Study: Raising Temperature Changes an Element's Electronic "Topology"
November 1, 2016 | CaltechEstimated reading time: 2 minutes
Materials scientists at Caltech have discovered a new way that heat tweaks the physical properties of a material.
Experimenting with an alloy of iron and titanium (FeTi), a team led by Caltech's Brent Fultz found that increasing heat alters the topology of the material's Fermi surface—an abstract map of the allowable energy states that can be occupied by electrons.
Fultz, the Barbara and Stanley R. Rawn, Jr., Professor of Materials Science and Applied Physics in the Division of Engineering and Applied Science, likens a Fermi surface to a planet covered by a smooth ocean and rocky landmasses. The ocean is made up of electrons, while the land represents voids where electrons are not present. Placing an element under extreme pressure—like that in Earth's core—can cause landforms lurking just below the surface to emerge, in turn altering where electrons are likely to be found. The appearance of these new features in a Fermi surface is called an electronic topological transition (ETT). The concept of an ETT was proposed by the Russian physicist I. M. Lifshitz in 1960, and ETTs have been observed by subjecting metals to pressures on the order of 100,000 atmospheres.
Heating causes electrons to slosh around within the Fermi surface, but, as with waves moving on water, the coastlines—the boundaries between electrons and electron-less voids—remain about the same. However, Fultz and his colleagues noticed that because heat also displaces atoms, heating can in some cases reveal landforms hidden below the surface of that metaphorical Fermi sea.
In practical terms, altering the topology of the Fermi surface alters the chemical properties of a metal or alloy, which in turn alters its electrical conductivity.
The potential value to engineers lies in the fact that it is much easier to raise the temperature of a material than it is to place it under the sort of pressure needed to force an ETT. "The pressures needed to cause an ETT are intense, while the temperature changes needed are comparatively low," says Fultz. Indeed, gigapascals of pressure are required to cause an ETT—that is, tens of thousands of times the pressure of Earth's atmosphere. However, Fultz and his colleagues noted ETTs occurring within hundreds of degrees Fahrenheit of temperature change.
The discovery was something of an accident—the result of computationally chasing down anomalous results while performing neutron scattering tests on an FeTi alloy that is of interest to engineers because it is remarkably strong and stretchable.
Neutron scattering reveals details about a material's atomic structure.

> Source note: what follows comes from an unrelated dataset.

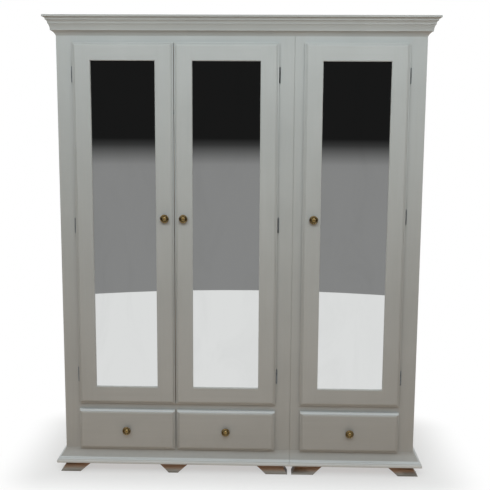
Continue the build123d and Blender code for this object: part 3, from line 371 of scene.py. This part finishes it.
# Head of the screw that holds a knob, seen from behind: a drive recess, the flat and the countersink.
SCREW_HEAD_PROFILE = (
    (0.0008, 0.0010), (0.0014, 0.0008), (0.0016, 0.0001), (0.0018, 0.0), (0.0039, 0.0),
    (0.0041, 0.0002), (0.0020, 0.0022),
)
SCREW_SHANK_R = 0.0020
# How far the shank and its tip stop short of the front face.
SHANK_SHORT = 0.0010
TIP_SHORT = 0.0002


def lathe(name, seat, profile):
    """Turned solid that starts at seat and points forward."""
    build = bmesh.new()
    rings = []
    for radius, height in profile[:-1]:
        ring = []
        for step in range(LATHE_SEGMENTS):
            turn = 2 * math.pi * step / LATHE_SEGMENTS
            ring.append(build.verts.new((radius * math.cos(turn), -height, radius * math.sin(turn))))
        rings.append(ring)
    crown = build.verts.new((0, -profile[-1][1], 0))
    for low, high in zip(rings, rings[1:]):
        for step in range(LATHE_SEGMENTS):
            after = (step + 1) % LATHE_SEGMENTS
            build.faces.new((low[step], low[after], high[after], high[step]))
    for step in range(LATHE_SEGMENTS):
        build.faces.new((rings[-1][step], rings[-1][(step + 1) % LATHE_SEGMENTS], crown))
    build.faces.new(rings[0][::-1])
    bmesh.ops.recalc_face_normals(build, faces=build.faces)
    mesh = bpy.data.meshes.new(name)
    build.to_mesh(mesh)
    build.free()
    for face in mesh.polygons:
        face.use_smooth = True
    piece = bpy.data.objects.new(name, mesh)
    piece.location = seat
    bpy.context.scene.collection.objects.link(piece)
    return piece


def make_knobs(screw_metal):
    """A lathed knob in place of each plain one, and the screw behind that holds it."""
    brass = knob_brass()
    for door in DOOR_NAMES:
        for kind in ("door", "drawer"):
            low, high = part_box(f"{door}_{kind}_knob")
            face_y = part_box(f"{door}_door_frame")[0].y
            x, z = (low.x + high.x) / 2, (low.z + high.z) / 2
            wood_depth = high.y - face_y
            shank = ((SCREW_SHANK_R, wood_depth - SHANK_SHORT), (0.0, wood_depth - TIP_SHORT))
            screw = lathe(f"{door}_{kind}_knob_screw", (x, high.y, z), SCREW_HEAD_PROFILE + shank)
            screw.data.materials.append(screw_metal)
            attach(screw, f"{door}_{kind}")
            knob = lathe(f"{door}_{kind}_turned_knob", (x, face_y, z), KNOB_PROFILE)
            knob.data.materials.append(brass)
            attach(knob, f"{door}_{kind}")
            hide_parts(f"{door}_{kind}_knob")


# ---------------------------------------------------------------- hand the materials to the nodes
# Widths of the rounded arrises.
BOARD_ROUND = 0.0008
FRAME_ROUND = 0.0009
FRONT_ROUND = 0.0006
FOOT_ROUND = 0.0012


def give(node, material):
    """Put one material in every slot of a CAD node's object."""
    for holder in NODES[node].material_slots:
        holder.link = "OBJECT"
        holder.material = material


def soften(node, width):
    """Arrises rubbed down before painting: weld the mesh and bevel its edges."""
    thing = NODES[node]
    weld = thing.modifiers.new("join_faces", "WELD")
    weld.merge_threshold = 0.00002
    bevel = thing.modifiers.new("arris", "BEVEL")
    bevel.width = width
    bevel.segments = 2
    bevel.limit_method = "ANGLE"
    bevel.angle_limit = math.radians(40)
    bevel.harden_normals = True


def dress_painted():
    """Painted joinery, with the brush running along each board."""
    for door in DOOR_NAMES:
        low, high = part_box(f"{door}_door_frame")
        glass_low, glass_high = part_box(f"{door}_door_mirror")

        def level(g, a=low, b=high, c=glass_low, d=glass_high):
            rails = strip_mask(g, "Z", [(a.z - 1, c.z), (d.z, b.z + 1)])
            between = strip_mask(g, "X", [(c.x + GLASS_LAP, d.x - GLASS_LAP)])
            return g.math("MULTIPLY", rails, between)

        give(f"{door}_door_frame", paint(f"paint_{door}_door", level))
        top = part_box(f"{door}_drawer_front")[1].z
        # Painted highlight along the top edge of the drawer front.
        ridge_highlight = [(top - DRAWER_HIGHLIGHT, top)]
        give(f"{door}_drawer_front", paint(f"paint_{door}_drawer", along="X", pale=ridge_highlight))
    for carcass in ("double", "single"):
        low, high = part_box(f"{carcass}_face_frame")

        def level(g, a=low, b=high):
            rails = strip_mask(g, "Z", FRAME_RAILS)
            between = strip_mask(g, "X", [(a.x + FRAME_STILE, b.x - FRAME_STILE)])
            return g.math("MULTIPLY", rails, between)

        give(f"{carcass}_face_frame", paint(f"paint_{carcass}_frame", level))
        give(f"{carcass}_left_side", paint(f"paint_{carcass}_left_side"))
        give(f"{carcass}_right_side", paint(f"paint_{carcass}_right_side"))
        # Base moulding: painted highlights on its ridges.
        base = paint(f"paint_{carcass}_base", along="X", pale=BASE_RIDGE_HIGHLIGHTS, brush=0.4)
        give(f"{carcass}_base_moulding", base)
        # Feet: greyed evenly and browned on their upper part, both painted shade.
        give(f"{carcass}_front_feet", paint(f"paint_{carcass}_feet", along="X", painted_shade=0.52, foot_shade=True))
    # Cornice: greyed evenly as painted shade of its downward-facing coves.
    give("cornice_moulding", paint("paint_cornice", along="X", painted_shade=0.20, brush=0.15))
    give("cornice_frame", paint("paint_cornice_top", along="X"))


def dress_bare():
    """Bare pine, ply and hardboard inside and behind."""
    across = wood("pine_across", PINE_LIGHT, PINE_DARK, "X")
    deep = wood("pine_deep", PINE_LIGHT, PINE_DARK, "Y")
    ply = wood("birch_ply", grey(222, 198, 158), grey(204, 174, 128), "Y", 7.0, 0.6, knots=False)
    for carcass, boards in (("double", 10), ("single", 5)):
        low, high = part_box(f"{carcass}_back_boards")
        pitch = (high.x - low.x) / boards
        back = wood(f"pine_{carcass}_back", PINE_LIGHT, PINE_DARK, "Z", board=(pitch, low.x))
        give(f"{carcass}_back_boards", back)
        for piece in ("bottom_panel", "drawer_deck", "top_panel"):
            give(f"{carcass}_{piece}", across)
    give("drawer_divider", deep)
    give("drawer_runners", deep)
    give("hat_shelves", across)
    give("rear_feet", across)
    for door in DOOR_NAMES:
        give(f"{door}_drawer_box", deep)
        give(f"{door}_drawer_bottom", ply)
        give(f"{door}_door_mirror_backing", hardboard())


def dress_hardware():
    """Mirrors, hinges, catches, rails and bolts."""
    glass = mirror()
    dark = grey(78, 78, 74)
    dull = grey(116, 118, 122)
    steel = metal("dull_satin_steel", grey(138, 142, 144), grey(104, 107, 108), 0.40, tarnish=dark)
    zinc = metal("zinc_plate", grey(178, 180, 182), grey(150, 152, 156), 0.36, tarnish=dull)
    chrome = metal("bright_chrome", grey(216, 218, 220), grey(200, 202, 206), 0.12)
    for door in DOOR_NAMES:
        give(f"{door}_door_mirror", glass)
        give(f"{door}_door_hinge_leaves", steel)
        give(f"{door}_door_strike_plate", zinc)
    give("frame_hinge_leaves", steel)
    give("hinge_pins", steel)
    give("magnetic_catches", zinc)
    give("connector_bolts", zinc)
    give("hanging_rails", chrome)
    give("rail_sockets", chrome)
    make_knobs(zinc)


def soften_joinery():
    """Small rounds on the arrises of boards, fronts and feet; cornice and base moulding stay as worked."""
    for node in NODES:
        if node.endswith(("_side", "_panel", "_deck", "_box")) or node in ("hat_shelves", "drawer_divider"):
            soften(node, BOARD_ROUND)
    for node in ("double_face_frame", "single_face_frame"):
        soften(node, FRAME_ROUND)
    for door in DOOR_NAMES:
        soften(f"{door}_door_frame", FRONT_ROUND)
        soften(f"{door}_drawer_front", FRONT_ROUND)
    for node in ("double_front_feet", "single_front_feet", "rear_feet"):
        soften(node, FOOT_ROUND)


# ---------------------------------------------------------------- studio and camera
# Places in metres; lens and sensor in millimetres.
CAMERA_PLACE = Vector((0.1146, FRONT_Y - 3.5865, 1.5792))
CAMERA_YAW = math.radians(1.465)
CAMERA_PITCH = math.radians(8.288)
CAMERA_ROLL = math.radians(0.34)
CAMERA_LENS = 60.19347
SENSOR = 36.0
FLOOR_RADIUS = 4.5
FLOOR_DROP = 0.0002
FLOOR_TONE = (0.84, 0.84, 0.83)
FLOOR_BOUNCE = (0.80, 0.61, 0.45)
FLOOR_FADE = 0.30
LAMP_PLACE = (0.0, -2.8, 2.9)
LAMP_TARGET = (0.0, FRONT_Y, 2.25)
LAMP_SIZE = (3.2, 1.2)
LAMP_WATTS = 27
LAMP_TINT = (0.80, 0.93, 1.0)
LAMP_SPREAD = 95


def make_floor():
    """Large pale disc that the armoire stands on; it fades to white away from the feet."""
    mesh = bpy.data.meshes.new("studio_floor")
    build = bmesh.new()
    bmesh.ops.create_circle(build, cap_ends=True, segments=96, radius=FLOOR_RADIUS)
    build.to_mesh(mesh)
    build.free()
    floor = bpy.data.objects.new("studio_floor", mesh)
    floor.location.z = FLOOR_Z - FLOOR_DROP
    bpy.context.scene.collection.objects.link(floor)
    g = Graph("studio_floor_paint")
    rays = g.add("ShaderNodeLightPath")
    half = CAD_BOX[1]
    x, y, _ = g.axes()
    beside = g.math("MAXIMUM", g.math("SUBTRACT", g.math("ABSOLUTE", x), half.x), 0.0)
    before = g.math("MAXIMUM", g.math("SUBTRACT", g.math("ABSOLUTE", y), half.y), 0.0)
    squares = g.math("ADD", g.math("MULTIPLY", beside, beside), g.math("MULTIPLY", before, before))
    gap = g.math("SQRT", squares)
    tone = g.mix(rays.outputs["Is Diffuse Ray"], FLOOR_TONE, FLOOR_BOUNCE)
    g.set(Base_Color=tone, Roughness=0.8)
    white = g.add("ShaderNodeEmission")
    g.feed(white.inputs["Strength"], g.span(rays.outputs["Is Camera Ray"], 0.0, 1.0, 0.78, 1.0))
    away = g.span(gap, 0.0, FLOOR_FADE, 0.5, 1.0)
    unlit = g.math("SUBTRACT", 1.0, rays.outputs["Is Diffuse Ray"])
    blend = g.add("ShaderNodeMixShader")
    g.feed(blend.inputs[0], g.math("MULTIPLY", away, unlit))
    g.feed(blend.inputs[1], g.shader.outputs["BSDF"])
    g.feed(blend.inputs[2], white.outputs["Emission"])
    g.feed(g.output.inputs["Surface"], blend.outputs[0])
    mesh.materials.append(g.material)


def make_lamp():
    """Broad cool light from above the camera, narrowed so that the lower front gets less of it."""
    data = bpy.data.lights.new("front_light", "AREA")
    data.shape = "RECTANGLE"
    data.size, data.size_y = LAMP_SIZE
    data.energy = LAMP_WATTS
    data.color = LAMP_TINT
    data.spread = math.radians(LAMP_SPREAD)
    lamp = bpy.data.objects.new("front_light", data)
    lamp.location = LAMP_PLACE
    aim = Vector(LAMP_TARGET) - Vector(LAMP_PLACE)
    lamp.rotation_euler = aim.to_track_quat("-Z", "Y").to_euler()
    lamp.visible_glossy = False
    bpy.context.scene.collection.objects.link(lamp)


# Sky stops by sine of elevation, from -1 to 1: what the paint gathers, and what gloss reflects.
SOFT_SKY = (
    (-1.0, (0.06, 0.05, 0.04)),
    (-0.05, (0.125, 0.122, 0.116)),
    (0.25, (0.225, 0.222, 0.214)),
    (1.0, (0.86, 0.85, 0.83)),
)
GLOSS_SKY = (
    (-1.0, (0.25, 0.25, 0.25)),
    (-0.048, (0.25, 0.25, 0.25)),
    (-0.020, (0.010, 0.010, 0.010)),
    (0.11, (0.010, 0.010, 0.010)),
    (0.30, (0.85, 0.89, 0.90)),
    (0.55, (2.30, 2.42, 2.45)),
    (1.0, (1.60, 1.66, 1.70)),
)


def sky_background(tree, height, stops):
    """Background whose colour follows the height of the ray."""
    ramp = tree.nodes.new("ShaderNodeValToRGB")
    elements = ramp.color_ramp.elements
    while len(elements) < len(stops):
        elements.new(0.5)
    brightest = max(max(tone) for _, tone in stops)
    for element, (sine, tone) in zip(elements, stops):
        element.position = (sine + 1) / 2
        element.color = (*(part / brightest for part in tone), 1)
    tree.links.new(height, ramp.inputs[0])
    background = tree.nodes.new("ShaderNodeBackground")
    background.inputs["Strength"].default_value = brightest
    tree.links.new(ramp.outputs[0], background.inputs["Color"])
    return background.outputs[0]


def make_world():
    """White to the eye, a soft overhead sky to the paint, and a plain dim studio in the mirrors."""
    world = bpy.data.worlds.new("studio")
    bpy.context.scene.world = world
    world.use_nodes = True
    tree = world.node_tree
    tree.nodes.clear()
    new = tree.nodes.new
    rays = new("ShaderNodeLightPath")
    where = new("ShaderNodeTexCoord")
    axes = new("ShaderNodeSeparateXYZ")
    tree.links.new(where.outputs["Generated"], axes.inputs[0])
    lift = new("ShaderNodeMath")
    lift.operation = "MULTIPLY_ADD"
    lift.inputs[1].default_value = 0.5
    lift.inputs[2].default_value = 0.5
    tree.links.new(axes.outputs[2], lift.inputs[0])
    seen = new("ShaderNodeBackground")
    seen.inputs["Color"].default_value = (1, 1, 1, 1)
    layers = [
        (None, sky_background(tree, lift.outputs[0], SOFT_SKY)),
        (rays.outputs["Is Glossy Ray"], sky_background(tree, lift.outputs[0], GLOSS_SKY)),
        (rays.outputs["Is Camera Ray"], seen.outputs[0]),
    ]
    result = layers[0][1]
    for mask, layer in layers[1:]:
        blend = new("ShaderNodeMixShader")
        tree.links.new(mask, blend.inputs[0])
        tree.links.new(result, blend.inputs[1])
        tree.links.new(layer, blend.inputs[2])
        result = blend.outputs[0]
    tree.links.new(result, new("ShaderNodeOutputWorld").inputs["Surface"])


def make_studio():
    """Floor, world and lamp, shown without any tone curve."""
    make_floor()
    make_world()
    make_lamp()
    bpy.context.scene.view_settings.view_transform = "Standard"


def make_camera():
    """Pinhole camera at the photograph's viewing angle."""
    data = bpy.data.cameras.new("camera")
    data.sensor_width = SENSOR
    data.lens = CAMERA_LENS
    camera = bpy.data.objects.new("camera", data)
    bpy.context.scene.collection.objects.link(camera)
    aim = Vector((-math.sin(CAMERA_YAW) * math.cos(CAMERA_PITCH),
                  math.cos(CAMERA_YAW) * math.cos(CAMERA_PITCH),
                  -math.sin(CAMERA_PITCH)))
    turn = aim.to_track_quat("-Z", "Y").to_matrix().to_4x4()
    camera.matrix_world = Matrix.Translation(CAMERA_PLACE) @ turn @ Matrix.Rotation(CAMERA_ROLL, 4, "Z")
    bpy.context.scene.camera = camera


# ---------------------------------------------------------------- make everything
make_camera()
make_studio()
dress_painted()
dress_bare()
dress_hardware()
soften_joinery()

In the method, a beam of neutrons is fired at a material and the energies and angles of the scattered neutrons are recorded and analyzed. In particular, Fultz's group was using neutron scattering to study the vibrations of atoms in crystals, which almost always move and buzz slightly. The researchers found that, with increasing temperatures, the specific patterns of buzzing changed dramatically in a way that could not be explained through known mechanisms.
Caltech graduate student Fred Yang (MS '15), lead author of a paper about the discovery appearing in the journal Physical Review Letters, ran numerous computer simulations that suggested the temperature-related change could be explained by an ETT in FeTi.
Next, Fultz and Yang plan to explore other elements with features lurking just below their Fermi surfaces.